Noise removal begins by deleting points that are obviously wrong. When you visualize a point cloud in a 3D viewer, you may occasionally find isolated points floating away from the main cluster or very small clumps of points. Those are usually noise, so manually selecting and deleting them is the most reliable approach. Also, in the case of terrestrial laser scanning, there are often instances where points are scattered at positions clearly higher than the ground surface (points appearing in mid-air where there is actually nothing). These are also noise points caused by reflections or multipath (multiple reflections), so use range selection to delete them in bulk. For buried-pipe point clouds, check whether there are concentrated groups of points at greater depths below the piping. If points appear in soil where there should be no cavities or anything, it is likely a false detection, and leaving them can create the mistaken impression that “there is something underground.” Remove them promptly and eliminate them from the data.
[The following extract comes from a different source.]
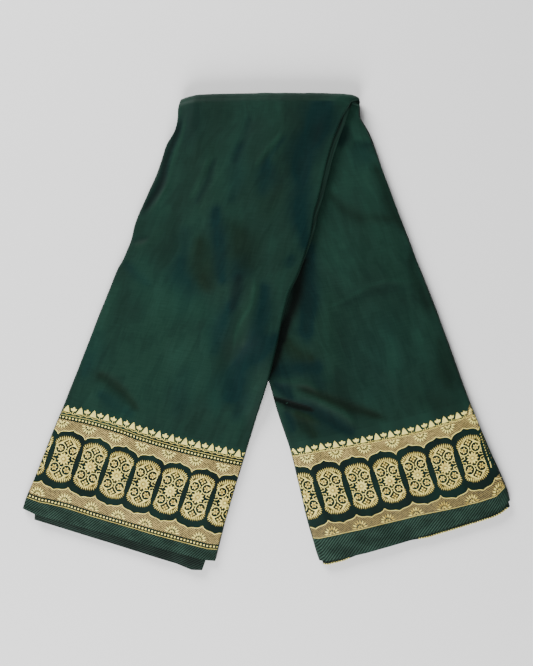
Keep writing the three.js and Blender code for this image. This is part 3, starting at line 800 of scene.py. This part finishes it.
def medallion(work, at, lean, rng):
    """A tall medallion: a rosette, four ringed roundels on scrolls, and at each end a fourfold
    flower under a cap of rays. The dark ground shows between them."""
    def put(u, v):
        return at + u + lean * v, v - 1.0

    def shade(base):
        return min(1.0, max(0.0, base + rng.uniform(-0.1, 0.1)))

    for up in (1, -1):
        tall = up * (1.0 if up > 0 else 1.05)

        def line(points, width, tone, closed=False):
            work.cord(*np.array([put(u, v * tall) for u, v in points]).T, width, tone, 0.22,
                      closed)

        def leaf(u, v, turn, start, stop, width, tone, fat=0.6, edge=0.1):
            turn = math.radians(turn) if up > 0 else math.pi - math.radians(turn)
            work.petal(*put(u, v * tall), turn, start, stop, width, shade(tone), 0.34, fat, edge)

        # the cap's solid gold
        both = np.array(mirrored(CAP_INSIDE) + mirrored(CAP_OUTSIDE))
        n = len(both) // 2
        faces = [(i, n + i, n + i + 1, i + 1)[::up] for i in range(n - 1)]
        work.shape(*put(both[:, 0], both[:, 1] * tall), [0.9] * n + [0.6] * n, 0.14, faces)
        # its rays
        tips = curve_through(mirrored(RAY_TIPS))
        for i in range(21):
            u, v = tips(i / 20)
            root_u, root_v = u * 0.3, 12.0
            turn = math.degrees(math.atan2(u - root_u, v - root_v))
            reach = math.hypot(u - root_u, v - root_v) + rng.uniform(-0.5, 0.4)
            leaf(root_u, root_v, turn, reach - (6.4 if abs(u) < 11 else 5.2), reach, 1.3,
                 1.0, 0.5, 0.45)
        # fourfold flower in its dark diamond
        for turn in (0, 90, 180, 270):
            leaf(0, 19.7, turn, 0.5, 3.9, 2.4, 1.0, 0.64, 0.5)
        work.dot(*put(0, 9.9 * tall), 0.9, shade(0.9))
        # ringed roundels, and the cap's foot between them
        for side in (-1, 1):
            foot = np.array(CAP_FOOT) * (side, tall)
            faces = [face[::-side * up] for face in fan(len(foot) - 1)]
            work.shape(*put(foot[:, 0], foot[:, 1]), 0.8, 0.14, faces)
            turns = np.linspace(0, 2 * math.pi, 24, endpoint=False)
            line([(side * 7.6 + 6.0 * math.sin(t), 11.8 + 6.0 * math.cos(t)) for t in turns],
                 0.85, 0.85, closed=True)
            for k in range(6):
                leaf(side * 7.6, 11.8, 60 * k + 20, 0.7, 3.9, 2.0, 1.0, 0.7, 0.5)
            work.dot(*put(side * 7.6, 11.8 * tall), 0.7, shade(0.4))
            # scroll beside the rosette, and its leaves
            turns = np.linspace(0, 1.7 * math.pi, 14)
            curl = [(side * (11.1 + 1.9 * math.cos(t)), 3.7 + 1.9 * math.sin(t)) for t in turns]
            line([(side * 12.3, 9.0), (side * 13.1, 6.2)] + curl, 0.8, 0.75)
            leaf(side * 12.7, 6.9, side * 35, 0.0, 2.2, 1.1, 0.8)
            leaf(side * 12.2, 1.2, side * 75, 0.0, 1.9, 1.1, 0.8)
    # rosette
    a, b = put(0, 0)
    for k in range(11):
        work.petal(a, b, k * math.pi / 5.5 + 0.1, 1.9, 8.1, 3.0, shade(1.0), 0.38, 0.78, 0.4)
    work.dot(a, b, 1.8, shade(0.88), 0.45)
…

Next, we also make use of automatic noise filters that employ algorithms. Typical examples are methods called statistical outlier removal and radius-based outlier removal. Simply put, the process detects and removes isolated points that have almost no other points nearby. For example, we apply a filter that treats a point as noise and deletes it if it has fewer than N adjacent points within a radius of ○ cm (○ in). Points representing actual piping or ground tend to form clusters and are therefore unlikely to be isolated, whereas noise points often appear scattered and separated; with this criterion you can eliminate a considerable number of unnecessary points. Parameters such as N and the radius need to be adjusted according to the data density, but dedicated software or libraries will often provide recommended values and previews when run. By mechanically identifying and removing noise with such statistical techniques and deleting them en masse, you can remove even fine noise that is likely to be overlooked in manual work.
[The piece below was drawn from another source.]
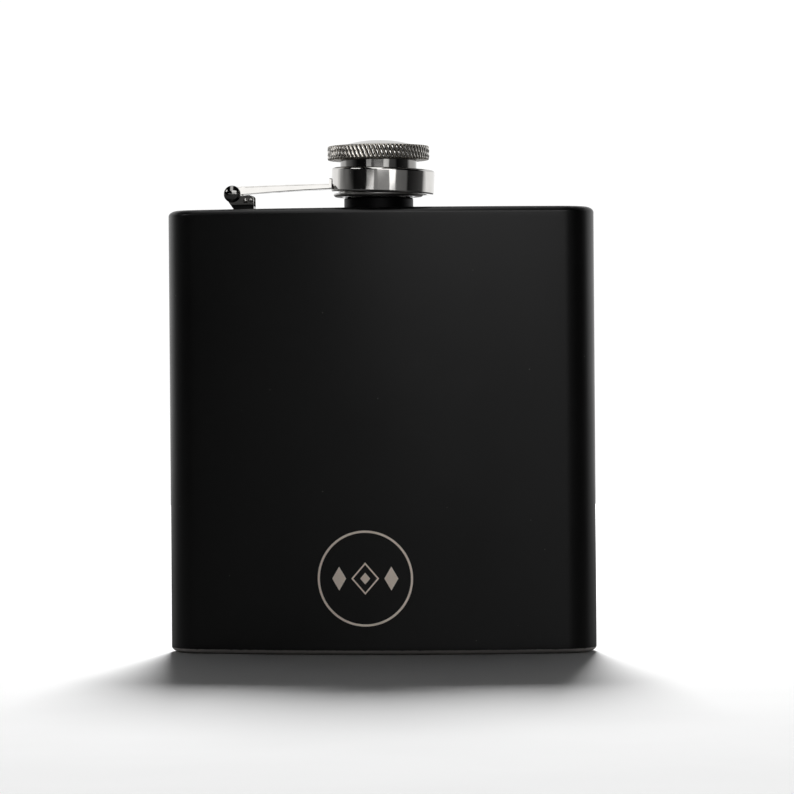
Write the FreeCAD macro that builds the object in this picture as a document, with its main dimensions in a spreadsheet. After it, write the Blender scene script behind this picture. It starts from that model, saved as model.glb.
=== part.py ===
import FreeCAD, Part

import math
import os

import Sketcher

# A curved hip flask with a captive screw cap.
# +Z is up, the convex face looks along -Y, and the cap's hinge stands towards -X.
# The origin is at the middle of the base. Lengths are in millimetres, angles in degrees.

SIZES = {
    # the kidney-shaped outline, and the sheet that the can is made of
    "bodyWidth": 95.5,
    "bodyHeight": 99,
    "frontReach": 11.5,
    "backReach": 13,
    "faceRadius": 182,
    "cornerRadius": 8.2,
    "endTaper": 0.85,
    "sheetThickness": 0.7,
    "edgeRadius": 1.3,
    "panDepth": 2.4,
    "recessInset": 4,
    "recessDepth": 0.6,
    # the spout: levels are above the shoulder
    "neckPlace": -1.42,
    "collarRadius": 7.7,
    "collarTop": 2.3,
    "stemRadius": 6.2,
    "innerFlangeRadius": 7.6,
    "innerFlangeHeight": 0.8,
    "threadRootRadius": 6.15,
    "threadCrestRadius": 6.8,
    "threadPitch": 1.5,
    "threadTurns": 3,
    "threadFoot": 3.2,
    "spoutTop": 8.2,
    "boreRadius": 4.8,
    "lipRadius": 0.4,
    # the cap's threaded sleeve and what is pressed onto it
    "crestGap": 0.35,
    "capRootRadius": 7.65,
    "sleeveRadius": 8.5,
    "sleeveFoot": 2.55,
    "sleeveTop": 10.7,
    "roofLevel": 9.4,
    "spigotRadius": 4,
    "spigotTop": 12.1,
    "flangeSeatRadius": 8.1,
    "flangeRadius": 10.05,
    "flangeTop": 3.25,
    "flangeRounding": 0.3,
    "linerFoot": 8.35,
    "linerRadius": 7.1,
    "knobRadius": 11.4,
    "knobTop": 13.85,
    "knobWeb": 1,
    "knobRimWall": 1.7,
    "knobLedge": 0.6,
    "knobRecess": 1,
    "knobBevel": 0.3,
    "domeRadius": 27,
    "domeTop": 15.25,
    "domeSheet": 0.5,
    # the loose ring that carries the cap
    "ringRadius": 11.5,
    "ringBoreRadius": 9.8,
    "ringHeight": 5.4,
    "ringLevel": 6.05,
    "ringOffset": 0.965,
    "ringTilt": 2.2,
    "ringBevel": 0.4,
    # the hinge and the arm
    "pinPlace": -32.65,
    "pinLevel": 3.5,
    "pinRadius": 0.7,
    "pinClearance": 0.04,
    "rivetRadius": 1.9,
    "rivetHeight": 1.05,
    "rivetRounding": 0.95,
    "earRadius": 1.7,
    "bracketWidth": 4.8,
    "bracketSlot": 3.2,
    "footThickness": 0.8,
    "footLeft": -32.1,
    "footRight": -27.9,
    "footTop": 3.25,
    "knuckleRadius": 1.75,
    "knuckleWidth": 3,
    "knuckleReach": 5.4,
    "armWidth": 4.2,
    "armRootTop": 5.2,
    "armRootFoot": 3.02,
    "armTipTop": 5.65,
    "armTipFoot": 4.33,
    "armMiddle": -19.15,
    "armMiddleTop": 5.5,
    "armMiddleFoot": 4.02,
    "armTip": -9.8,
    "armRounding": 0.55,
}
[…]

Thorough noise removal also contributes to reducing data size, because removing unnecessary points decreases the number of points. However, the primary purpose of noise removal is to improve data quality rather than to save storage. If noise remains, it can cause false detections in downstream processes such as pipe modeling or cross-section creation, and when displaying the point cloud it can produce a “haze” of points that makes it hard to see. With a cleaned point cloud, pipe shapes stand out clearly and analysis accuracy improves. Therefore, in addition to reducing data size, noise removal is a necessary step for increasing accuracy and producing reliable data.

From a practical standpoint, it is recommended to perform noise removal in parallel with classification and thinning. Points that are clearly noise at the classification stage should be excluded from the start, and it is efficient to proceed by roughly removing isolated points with a filter once before the thinning process. Finally, check the completed point cloud data and, if possible, perform a visual inspection to ensure there are no remaining points of concern. Clean point cloud data positively affects both appearance and analysis results. It is important to eliminate waste not only in terms of file size but also in content, producing data that combines accuracy and compactness.

Enhancing Information Value through Attribute Assignment

One essential aspect of point cloud data organization that must not be overlooked is attribute assignment, in other words the addition of metadata. Attribute assignment means giving each point or group in a point cloud descriptive information (attribute information) other than geometric data. A typical example is in point clouds of buried pipes, where additional information is attached per pipe. For example, for a water pipe you would link attributes such as "Pipe type: ductile cast iron", "Diameter: 150 mm (5.91 in)", "Burial depth: 1.2 m (3.9 ft)", and "Installation date: March 2024" to the point cloud for that pipe. By adding attributes in this way, you can understand detailed information about the pipe just by viewing the point cloud, greatly enhancing the data's practical value.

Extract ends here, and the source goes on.